There are lots of strategies to optimize the use of G buffers within deferred rendering. For example, instead of passing world space position in a G buffer, we can reconstruct in the final fragment shader using the screen space position and the inverse view-projection matrix. Similarly, rather than passing three components per normal, we can pass two and reconstruct the third later. Efficient packing of these values in the G buffer can also help.

Toon Shading in Deferred

In addition to Blinn-Phong shading, I also attempted a toon shading style (a combination of ramp shading and edge detection). Ramping shading is accomplished by essentially binning the color values. I used both the depth texture and the normal texture as input to a Sobel filter to find edges in my scene (this post-processing effect was only made possible since my deferred render has these textures).

The results are... okay:

I was disappointed with the results of the edge detection, here visualized in red:

You can see that some obvious edges in the architecture are not detected (although the edges between bricks were very easily detected due to the normal map). I tried making my depth values more contrasting by decreasing my far plane distance, but that only helped so much. Perhaps there is a way to make edge detection more sensitive.

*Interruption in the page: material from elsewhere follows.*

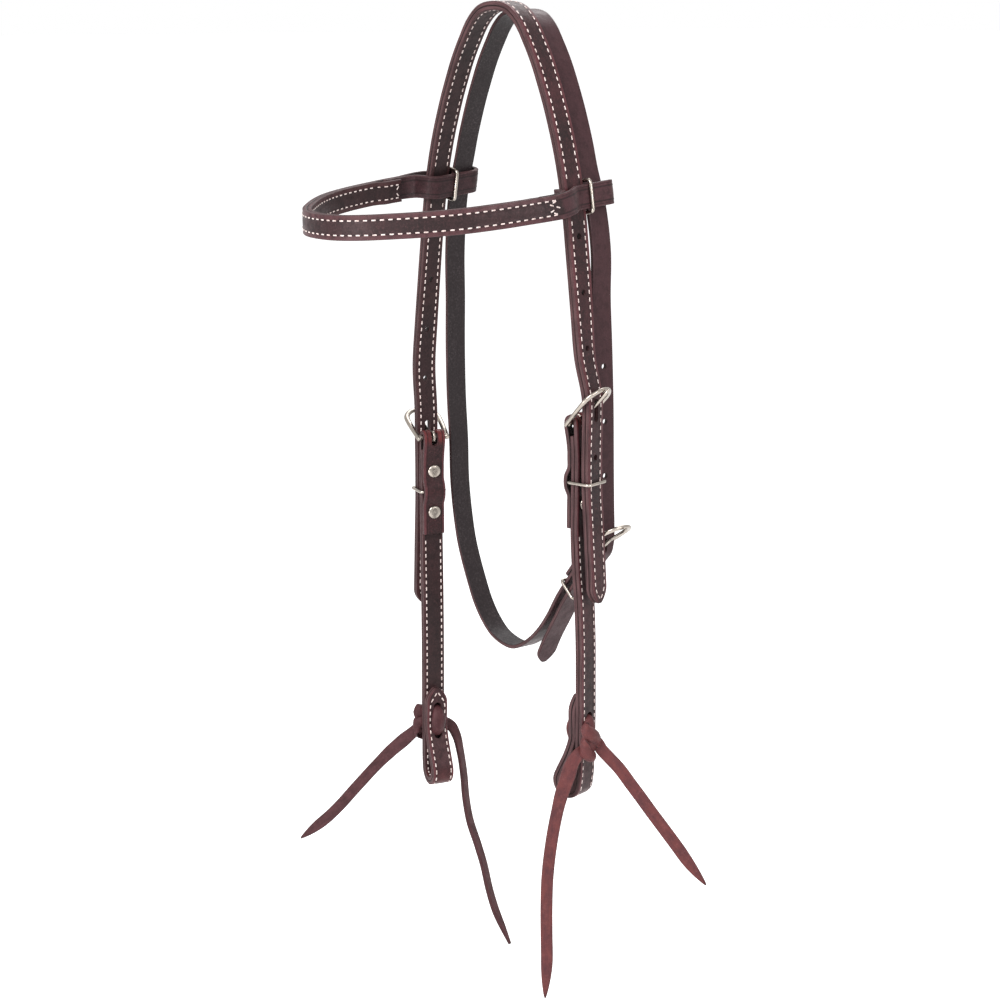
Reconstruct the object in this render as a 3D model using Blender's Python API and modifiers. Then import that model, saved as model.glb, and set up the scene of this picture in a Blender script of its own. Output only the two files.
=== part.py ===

In terms of performance, toon shading didn't seem any better or worse than Blinn-Phong shading, even though toon shading requires many more calculations in the fragment shader. Perhaps the effective difference is neglibile.

Performance Analysis

We can compare the performance of each of the renderers and seeing what happens as we increase the number of lights. Unfortunately, Google Chrome caps my browser FPS to 60 FPS.

We can see see a clear performance hierarchy. Clustered deferred performs best, followed by forward+, then regular deferred, then regular forward. Clustered deferred seems particularly robust as the number of lights increases.

We can also see the effect of cluster dimensions on performance:

As expected, a cluster with dimensions 1x1x1 performs no better than forward rendering with no clustering. As we increase the cluster dimensions, we see an increase in performance, with FPS leveling off at about 15 x 15 x 15 clusters. I did try to test cluster dimensions sizes greater than 25, but could not due to WebGL limitations on texture size (the cluster data structure is stored as an (NxNxN, (number of lights in scene + 1) / 4) size 2D texture, but the GPU limits the max value you can use for indexing a texture. Increasing the cluster/texture size to 26x26x26 in the x dimension would surpass that max limit).

In the future, it would be interesting to compare cluster grids with unequal dimensions (for example, a 15x15x5 grid). Due to the large distance between the near and far plane relative to the scale of my scene, I found that the large majority of my lights ended up in the first two z-slices anyway.

Finally, we can also compare the various optimizations performed in the deferred renderer:

There appears to be little to no difference in performance when reconstructing the position and/or normal later during deferred shading instead of passing them completely through the G buffer. This is somewhat unexpected, since using both optimizations results in one less G buffer being needed. Perhaps the extra calculations needed to recompute worldspace position and the normal's z component were enough overhead that any benefit from one less texture call was lost.

There are definitely more efficient ways to pack the G buffers. Even in the most "optimized" state, only passing three albedo components and two normal components, we still need two G buffers, and those buffers will have empty space leftover. Perhaps if we had a slightly more robust renderer, such as one needing specularity or other material properties, utilization of the G buffer space would be better.